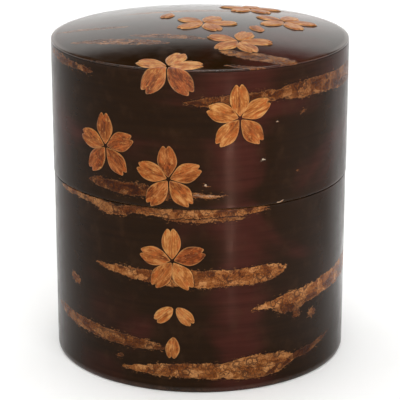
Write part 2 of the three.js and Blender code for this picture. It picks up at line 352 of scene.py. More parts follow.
finish_material(shader, colour, roughness, grain["Height"], 0.05)

body_tube = cut_square("body_core", (0.1, 0.0), (0.1, 0.0), (0.12, 0.6), (0.12, 0.8))
fit(turned("body_veneer_tube", body_tube), veneer, "caddy_body", "veneer", "body_core")


# ------------------------
# Base board. A disc of plain wood glued in the foot of the tube. It never shows, so it keeps
# its own mesh and only gets the veneer's finish.

def keep(node, material):
    """Gives a CAD node that keeps its own mesh a material."""
    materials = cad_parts[node].data.materials
    materials.clear()
    materials.append(material)


keep("base_board", veneer)


# ------------------------
# Body bark. One sheet of cherry bark, scraped, ironed on round the tube and polished until it is
# nearly black, its two ends meeting at the back. The bark's corky streaks lie flush in it.

def shades(value, *stops):
    """A colour ramp of (position, colour) stops."""
    ramp = put("ValToRGB", {"Fac": value})
    stop_row = ramp.color_ramp.elements
    while len(stop_row) < len(stops):
        stop_row.new(0.5)
    for stop, (position, colour) in zip(stop_row, stops):
        stop.position = position
        stop.color = (*colour, 1.0)
    return ramp.outputs["Color"]


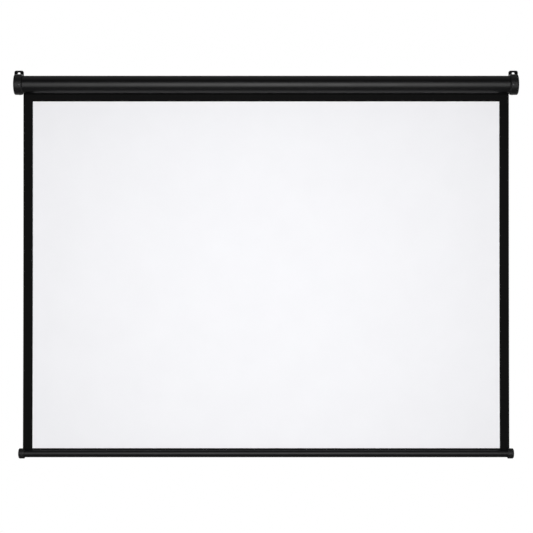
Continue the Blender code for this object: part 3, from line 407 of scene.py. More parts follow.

= = = = = = =

# What this task involves:
Would you give again, word for word, every line from the one with "materials = cad_parts[node].data.materials" through the final line of the listing above?

# Task answer:
    materials = cad_parts[node].data.materials
    materials.clear()
    materials.append(material)


keep("base_board", veneer)


# ------------------------
# Body bark. One sheet of cherry bark, scraped, ironed on round the tube and polished until it is
# nearly black, its two ends meeting at the back. The bark's corky streaks lie flush in it.

def shades(value, *stops):
    """A colour ramp of (position, colour) stops."""
    ramp = put("ValToRGB", {"Fac": value})
    stop_row = ramp.color_ramp.elements
    while len(stop_row) < len(stops):
        stop_row.new(0.5)
    for stop, (position, colour) in zip(stop_row, stops):
        stop.position = position
        stop.color = (*colour, 1.0)
    return ramp.outputs["Color"]


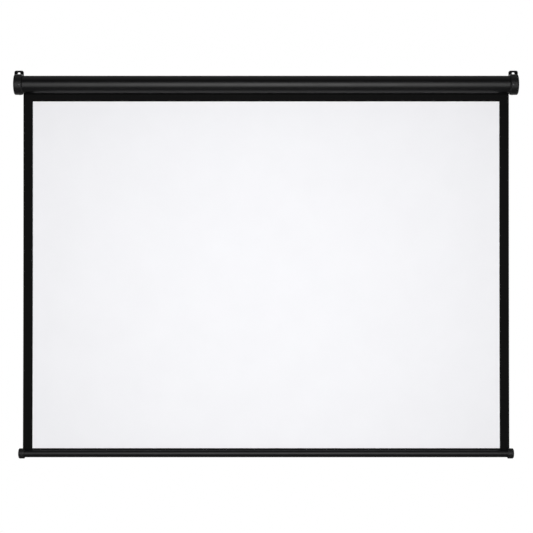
Continue the Blender code for this object: part 3, from line 407 of scene.py. More parts follow.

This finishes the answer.